The familiar silver chrome façade at the former location of The Diner on College Avenue will soon be a thing of the past.
Eat’n Park Hospitality Group recently submitted a land development plan to State College Borough for the building at 126 W. College Ave., where, the company announced in May, it plans to open a Hello Bistro brand restaurant.
The Diner closed in April after operating under various names for nearly 80 years. Soon after, Homestead, Pa.-based Eat’n Park leased the space for what will be its ninth Hello Bistro, a chain created in 2012, offering a selection of salads, burgers, sandwiches and soups.
While the building will be fully renovated, the existing footprint will not change. Modifications to the height of the building’s front third necessitated the submission of a land development plan.
At a State College Planning Commission meeting on Dec. 5, Andy Dunmire, Eat’n Park vice president of design and construction, explained that the original Diner building was prefabricated and placed on the foundation, then the remainder of the building and roof were constructed over it.
An evaluation to determine how to lower the front entrance to provide street-level ADA accessibility found that the original structure was in poor condition. Meanwhile, raising the height of the front third of the building to just over 17 feet will be consistent with the rear building height and allow rainwater to drain from the front to the rear alley. Currently rainwater at the front of the building drains through a small opening into the alley between the restaurant and The State Theatre.
‘Our proposal is to essentially remove the first one-third of the building, go down to the existing foundation and build up from there in the same location,’ Dunmire said.
The new façade will be cedar-colored Nichiha fiber cement panels with a vintage wood texture, along with red and gray finishes.

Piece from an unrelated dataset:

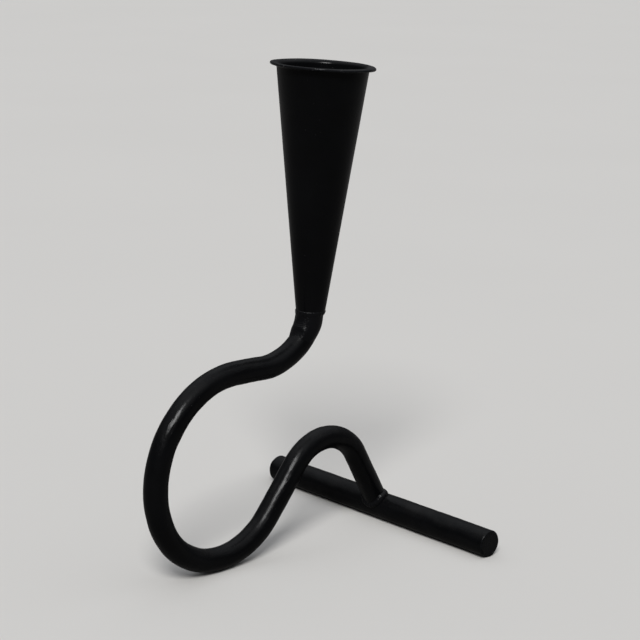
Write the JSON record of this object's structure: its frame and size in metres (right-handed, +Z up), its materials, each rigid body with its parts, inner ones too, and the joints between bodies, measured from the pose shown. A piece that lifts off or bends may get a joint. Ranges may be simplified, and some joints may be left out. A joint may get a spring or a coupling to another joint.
{
  "type": "candlestick",
  "caption": "Bent-rod candlestick: a tapered sheet cup with a turned-out lip stands on a rod curled in an upright plane, whose far end is welded onto a round crossbar foot.",
  "frame": {"origin": "on the ground, at the middle of the footprint between the curl's back and the foot bar's far side", "axes": "+Z up; +X in the plane of the bent rod, from the curl's back towards the foot bar; +Y along the foot bar"},
  "size_m": [0.1134, 0.105, 0.1658],
  "materials": {
    "black_lacquer": "satin black lacquer on steel",
    "lacquered_weld": "satin black lacquer over a weld bead"
  },
  "bodies": {
    "root": {"candle_cup": "black_lacquer", "stem_rod": "black_lacquer", "foot_bar": "black_lacquer", "neck_weld": "lacquered_weld", "foot_weld": "lacquered_weld"}
  },
  "joints": []
}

The new, accessible entrance will open into the building, not out onto the sidewalk.
Some planning commission members said they would have liked Hello Bistro to incorporate distinctive elements of the existing Diner façade.
‘It’s a token of an era, which on a main street like ours is kind of an important thing,’ said commission Vice-Chair Anita Genger. ‘I realize you have challenges but if you could do something with the façade to make it more diner-looking that would be popular with the locals and an asset to the main street if that could in some way be done.’
Jon Eich said the Diner façade is ‘iconic’ and the proposed replacement does not differentiate it from other buildings.
‘I’m glad you’re making the improvements behind the façade and I’m glad to see this business coming into town, but I think you’re making a mistake,’ Eich said. ‘You have to realize this is a tourist community with people that have roots here that go back to when they were in school. I think if you did something to maintain the aluminum portion of the façade, even just build something over it to meet the other portions of your plan it would help increase traffic to your business.’
Scott Dutt, however, said it did not appear there was that much affinity among the community for The Diner.
‘If people really cared about the Diner, they would have supported it while it was here,’ he said.
Charles Dumas added that while older Penn State alumni had a connection to The Diner, it did not seem to be much of an attraction for newer generations of students.
‘I agree if it had been that supported it would still be The Diner,’ Dumas said.
Dunmire said that Eat’n Park officials did discuss whether they should maintain the façade in some way, adding that the company employs many Penn State graduates and that its chairman is James Broadhurst, an alumnus and longtime Penn State trustee.
The chrome façade also was not a part of the original diner and was a ‘more recent variation,’ Dunmire said. Hello Bistro’s menu and atmosphere also are not what one would expect from a chrome-façade diner, he said.
‘It has a different kind of energy and a different kind of feel than a chrome diner,’ he said. ‘Because of that menu change we wanted to pull away from that so the student population wouldn’t necessarily associate us with a chrome diner.’
According to the development plan, the restaurant will have seating for 89 people. A spokesperson previously said Hello Bistro will employ 40 to 50 people. An opening date has not yet been announced.
“We believe we will have a sustained and involved presence in State College,” Patrick Auth, director of corporate real estate for Eat’n Park, said at the planning commission meeting.
Planning commission voted 5-1 to forward the plan to State College Borough Council, which will decide on approval. Anne Messner, senior planner, said that the Design Review Board previously offered comments similar to planning commission’s and that both will be included in her comment letter to council.
Hello Bistro won’t be the only new business on the 100 block of West College Avenue. Snap Custom Pizza opened in the former Herwig’s Austrian Bistro in September. Next door to Hello Bistro, Pittsburgh-based BRGR plans to open a restaurant in the bank building at 122 W. College Ave., last occupied by Citizens Bank.